Bottom line: If you prep your bore, these moly-coated loads should work real well for you. I don't use moly-coated bullets on any of my low-volume shooting. For me, the big advantage to with moly-coated bullets is in high-volume shooting. In the days before moly-coated bullets, I would bring at least 3 rifles with me on a prairie dog hunt. I would shoot the first one in the morning, switch to the second and shoot it until afternoon and shoot the third for the evening hunt. Then we would all spend much of the night scrubbing copper out of the barrels. Now I bring one rifle, with a spare upper, just in case, and shoot that one barrel for the entire hunt, without cleaning! To give you an example of volume, on one of my trips to Montana we got rained out the first two days. On the third day the sky was clear and we got to our dog-town at about 9:00 am. The "town" was the largest one I had ever hunted. It was 15 square miles! 5 miles long and 3 miles wide. We parked on one edge and hunted until about noon. We hunted our way back to the truck where we reloaded our magazines, ate lunch and filled our pouches with more loaded rounds. We went back into the town and hunted until about 6:00 pm. By that time I had 404 dead prairie dogs dead, out on the ground. Not ones "I thought I hit", these were all out on the ground. Now I really don't know how many rounds it took me to kill that many PD's, but well over 400, I assure you! When I got back home, I took that gun to the range and it still shot 5-shot groups of about 1/2" before any cleaning! That same barrel would not do that before using moly-coated bullets.

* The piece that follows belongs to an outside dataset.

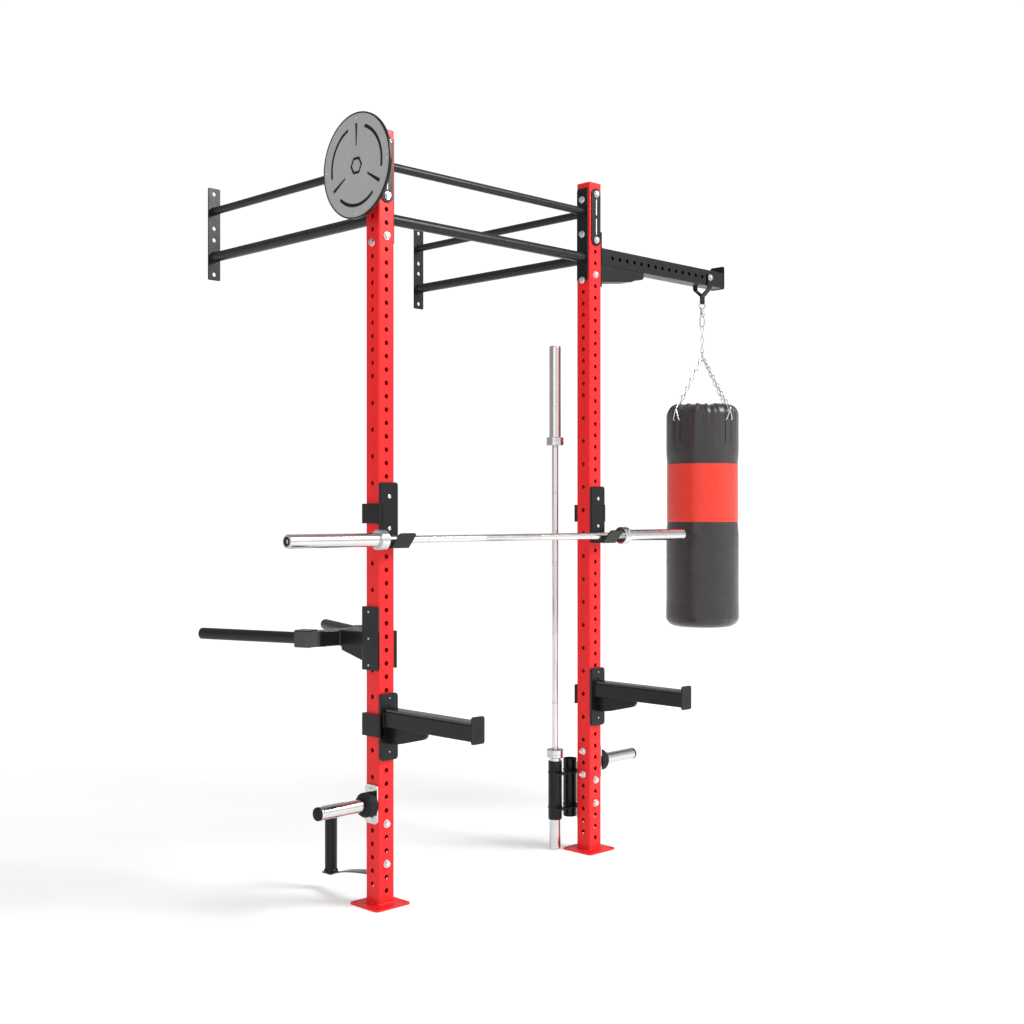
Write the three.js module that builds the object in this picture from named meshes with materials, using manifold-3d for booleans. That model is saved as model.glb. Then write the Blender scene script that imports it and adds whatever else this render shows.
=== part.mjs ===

Moly will work for you if it is used correctly. Is it an "end all-cure all"? NO, but it does work for what it was designed for. It does take a certain amount of "attention to detail" to use it with success. Over the years I have seen many people moly and have poor results. In every case, either their barrel was not capable of using moly, or they were doing something wrong.
Sorry for the long post. Moly-coated bullets are just one of the few things I know anything about!"
http://www.oa2.org/forums/viewtopic....t=moly+bullets
I say lets all remove the warning labels and let nature take its course.
Well, I guess that says it all. THANKS A TON!!!!
I have not shot a rifle bullet that was not coated in 10+ years. Coating the bullets yourself isnt hard. Its one of those cant hurt, might help kind of things.
As far as pistol bullets goes, the biggest downside of coated lead is the nasty smell you get when you shoot them. But they arent much more than lead, cheaper than jacketed, and dont smoke as bad as lead.